═════ Source excerpt
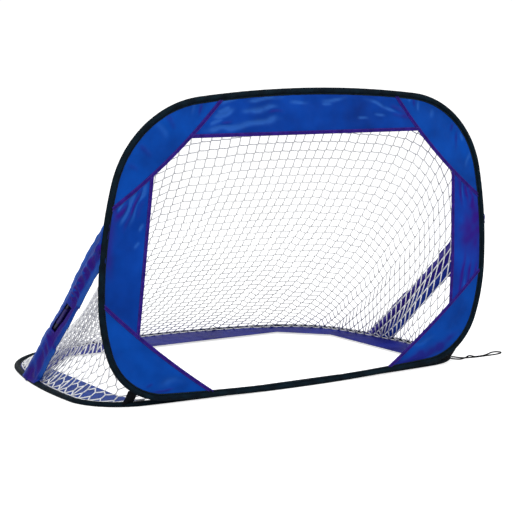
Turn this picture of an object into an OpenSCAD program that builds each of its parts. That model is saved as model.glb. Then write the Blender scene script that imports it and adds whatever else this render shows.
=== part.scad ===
// Folding pop-up goal: a mouth hoop hinged to a ground hoop along the goal line,
// cloth borders, one piece of netting and two sleeved sectional struts.
// Millimetres. X is to the right, Y towards the back of the net, Z up.
// The origin is on the ground at the middle of the ground hoop's front edge.

/* [Mouth hoop] */
// Width of the mouth hoop between rim centres
mouth_w = 1200; // [1120:5:1280]
// Height of the mouth hoop between rim centres
mouth_h = 780; // [740:5:840]
// Height at which the mouth hoop is widest
mouth_belly = 284; // [260:2:310]
// Bow radius of the bottom edge
sill_r = 6500; // [5000:100:8000]
// Radius of the two bottom corners
foot_corner_r = 177; // [160:1:195]
// Bow radius of the sides below the belly
foot_side_r = 488; // [440:2:560]
// Bow radius of the sides above the belly
head_side_r = 1134; // [1000:2:1300]
// Radius of the two top corners
head_corner_r = 272; // [250:1:290]
// Bow radius of the top edge
head_r = 3090; // [2600:10:3600]
// Forward lean of the mouth hoop in degrees
mouth_lean = 2.8; // [0:0.1:5]

/* [Ground hoop] */
// Width of the ground hoop between rim centres
base_w = 1204; // [1130:2:1280]
// Depth of the ground hoop between rim centres
base_d = 855; // [800:5:920]
// Distance behind the goal line at which the ground hoop is widest
base_belly = 257; // [235:1:285]
// Bow radius of the front edge
goal_line_r = 6600; // [5000:100:8000]
// Radius of the two front corners
front_corner_r = 154; // [140:1:170]
// Bow radius of the sides ahead of the belly
front_side_r = 1980; // [1700:10:2300]
// Bow radius of the sides behind the belly
rear_side_r = 1405; // [1250:5:1600]
// Radius of the two rear corners
rear_corner_r = 267; // [245:1:285]
// Bow radius of the rear edge
rear_r = 1106; // [1000:2:1250]

/* [Rim] */
// Outside diameter of the cloth binding round each hoop
rim_d = 14; // [11:0.5:18]
// Diameter of the spring rod inside each hoop
rod_d = 5; // [4:0.5:6]
// Clearance round the rod inside its binding
rod_clear = 0.2; // [0.1:0.05:0.4]
// Depth of the flat on which the ground hoop rests
rest_flat = 0.5; // [0.3:0.1:1]
// Length of the crimped ferrule that closes each rod
crimp_len = 60; // [40:2:90]
// Wall of the crimped ferrule
crimp_wall = 1.4; // [1:0.1:1.8]

/* [Cloth borders] */
// Thickness of the doubled border cloth
cloth_t = 1.6; // [1.2:0.1:2.4]
// Depth of the top border below the hoop's centreline
head_band_w = 113; // [80:1:150]
// Side border width at sill height
side_band_low_w = 90; // [70:1:120]
// Side border width at head height
side_band_high_w = 160; // [130:1:185]
// Reach of a top corner panel along the top
head_gusset_w = 362; // [320:2:400]
// Reach of a top corner panel down the side
head_gusset_h = 316; // [290:2:350]
// Reach of a bottom corner panel along the sill
foot_gusset_w = 326; // [290:2:360]
// Reach of a bottom corner panel up the side
foot_gusset_h = 266; // [240:2:290]
// Width of the ground hoop's side borders
base_side_band_w = 121; // [95:1:140]
// Width of the ground hoop's rear border
base_rear_band_w = 165; // [130:1:185]
// Reach of a rear corner panel along the back
rear_gusset_w = 368; // [330:2:400]
// Reach of a rear corner panel along the side
rear_gusset_d = 438; // [400:2:470]
// Width of the binding tape on the cloth's free edges
tape_w = 10; // [8:0.5:14]
// Thickness of the binding tape on each face
tape_t = 1; // [0.6:0.1:1.4]

/* [Struts] */
// Height of the strut's upper pivot along the mouth hoop
strut_top_h = 400; // [370:5:430]
// Distance of the strut's foot behind the goal line
strut_foot_y = 450; // [420:5:480]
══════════
-- Exercise aim --
Extract every line above containing the word "that".

-- Reply to the task --
Turn this picture of an object into an OpenSCAD program that builds each of its parts. That model is saved as model.glb. Then write the Blender scene script that imports it and adds whatever else this render shows.
// Length of the crimped ferrule that closes each rod